Tracking and Preventing Budget Spikes
Good monitoring saves more money than any discount. Use billing alerts at multiple budget checkpoints, such as halfway through your monthly allocation and just before the full limit. These small safeguards can prevent unpleasant surprises.
Always label resources by project or experiment. Clear labels let you group spending in BigQuery or Looker Studio reports and pinpoint which teams or tasks are driving usage. Without labels, tracing the source of unexpected costs can be time-consuming.
Cost anomaly detection tools in Google Cloud can also catch sudden billing spikes—useful if a training job runs for much longer than expected or an endpoint loops unexpectedly. Simple notifications through Pub/Sub or email are often enough to act before an issue grows.
Practical Results from Real Experience
In one of my models, preprocessing used to take four hours per run.

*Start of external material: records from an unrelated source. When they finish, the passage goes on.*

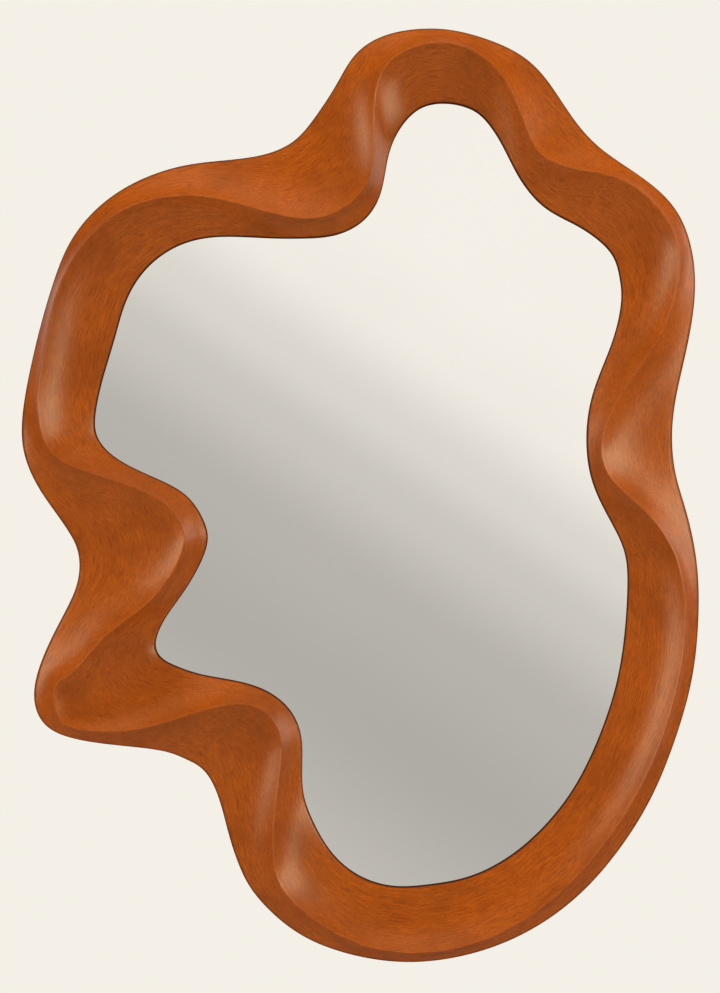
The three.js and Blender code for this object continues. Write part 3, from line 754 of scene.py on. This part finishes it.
def section_normals(points, corners):
    """For each span between two rows, the normals at its two sides. Only corners have two normals."""
    along = np.roll(points, -1, 1) - np.roll(points, 1, 1)
    across = np.roll(points, -1, 0) - points
    at_start = np.cross(across, along)
    at_end = np.cross(across, np.roll(along, -1, 0))
    at_start /= np.maximum(np.linalg.norm(at_start, axis=-1, keepdims=True), TINY)
    at_end /= np.maximum(np.linalg.norm(at_end, axis=-1, keepdims=True), TINY)
    corners = {row % len(points) for row in corners}
    for row in range(len(points)):
        if row not in corners:
            shared = at_end[row - 1] + at_start[row]
            shared /= np.linalg.norm(shared, axis=-1, keepdims=True)
            at_end[row - 1] = at_start[row] = shared
    return at_start, at_end


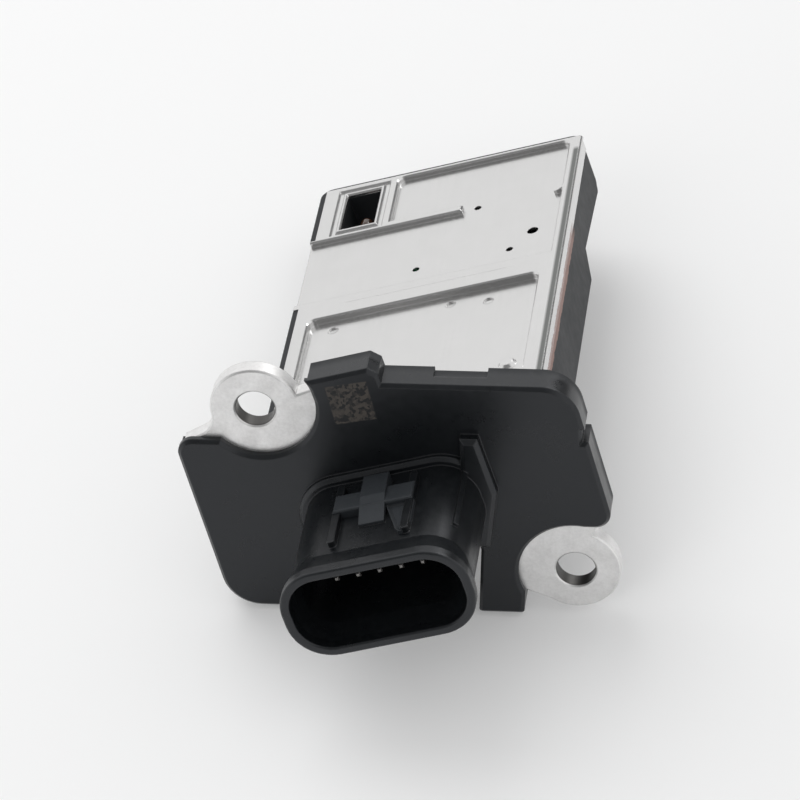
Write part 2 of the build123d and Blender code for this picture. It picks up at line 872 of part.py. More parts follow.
# Chips with rows of leads, and small end-capped packages, under the board.
carried = {}
for name, package_w, package_y, width, length, height in packages:
    with BuildPart() as package:
        if name in chip_names:
            with BuildSketch(probe_plan(board_bottom - height)):
                with Locations((package_w, package_y)):
                    Rectangle(width, length)
            extrude(amount=height - body_rise)
            rows = int((length - lead_step / 2) / lead_step)
            with BuildSketch(probe_plan(board_bottom - lead_height)):
                with Locations((package_w, package_y)):
                    with GridLocations(1, lead_step, 1, rows):
                        Rectangle(width + 2 * lead_reach, lead_width)
            extrude(amount=lead_height)
        else:
            with BuildSketch(probe_plan(board_bottom - height + cap_rise)):
                with Locations((package_w, package_y)):
                    Rectangle(width - 2 * cap_rise, length - 2 * cap_rise)
            extrude(amount=height - 2 * cap_rise)
            with BuildSketch(probe_plan(board_bottom - height)):
                with Locations((package_w, package_y)):
                    with GridLocations(1, length - cap_length, 1, 2):
                        Rectangle(width, cap_length)
            extrude(amount=height)
    carried[name] = package.part

pieces = {
    "housing": housing.part,
    "mounting_plate": mounting_plate.part,
    "base_plate": base_plate.part,
    "lower_cover": lower_cover.part,
    "flange_seal": flange_seal.part,
    "circuit_board": circuit_board.part,
    "element_carrier": element_carrier.part,
    "sensing_element": sensing_element.part,
    "thermistor": thermistor.part,
    **carried,
}
for index in range(terminal_count):
    pieces[f"terminal_{index + 1}"] = terminals[index]
    pieces[f"bond_ribbon_{index + 1}"] = ribbons[index]
for index, lead in enumerate(leads):
    pieces[f"thermistor_lead_{index + 1}"] = lead

os.makedirs("parts", exist_ok=True)
for name, piece in pieces.items():
    piece.label = name
    export_step(piece, f"parts/{name}.step")
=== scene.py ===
from math import cos, radians, sin

import bmesh
import bpy
from mathutils import Matrix, Vector


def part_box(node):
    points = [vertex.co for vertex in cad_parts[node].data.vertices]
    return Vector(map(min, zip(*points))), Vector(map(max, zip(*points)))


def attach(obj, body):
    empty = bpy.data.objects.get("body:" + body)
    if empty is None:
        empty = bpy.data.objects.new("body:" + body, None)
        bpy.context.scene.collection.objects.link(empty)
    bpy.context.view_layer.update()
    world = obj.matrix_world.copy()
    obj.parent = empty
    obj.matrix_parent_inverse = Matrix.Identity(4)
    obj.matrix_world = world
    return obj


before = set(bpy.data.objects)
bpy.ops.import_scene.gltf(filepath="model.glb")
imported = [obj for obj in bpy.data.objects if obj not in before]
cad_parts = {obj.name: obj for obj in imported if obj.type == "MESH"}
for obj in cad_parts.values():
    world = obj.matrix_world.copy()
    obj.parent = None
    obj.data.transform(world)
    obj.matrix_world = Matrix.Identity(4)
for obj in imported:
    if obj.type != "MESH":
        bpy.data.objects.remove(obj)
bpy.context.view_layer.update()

mm = 0.001
probeTwist = radians(15.7)      # the probe and the connector are turned about Y against the flange
across = Vector((cos(probeTwist), 0, sin(probeTwist)))
outward = Vector((-sin(probeTwist), 0, cos(probeTwist)))
print("frame loaded:", len(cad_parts), "nodes")


# Helpers for node trees

def feed(tree, inputs, values):
    # a value is a number or colour to set, or the socket that feeds the input
    for name, value in values.items():
        if isinstance(value, bpy.types.NodeSocket):
            tree.links.new(value, inputs[name])
        else:
            inputs[name].default_value = value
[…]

By caching transformed data and using smaller, cheaper machines for this part of the pipeline, I cut the time in half and dropped costs by a third.
In another case, a single model endpoint meant for testing ran continuously for two weeks. Switching that to a serverless endpoint structure saved around a hundred dollars per month.
Small checks like these compound over time. It’s easy to overlook parts of a pipeline when you’re focused on improving model accuracy, but each stage matters to the final bill.
Building Smarter and Leaner Pipelines
Optimizing cost and performance on Vertex AI is not a one-time effort. It’s about testing, measuring, and adjusting gradually. Start by mapping how your project actually uses resources, compute, storage, and endpoints, and then right-size each of them for real workloads.
Focus on small wins like caching, scaling policy adjustments, and batch predictions. Over time, these tweaks add up to large savings.
The goal is not just to spend less, but to understand your system deeply enough that every dollar supports something efficient and necessary. When pipeline design becomes part of performance thinking, predictable costs and faster results naturally follow.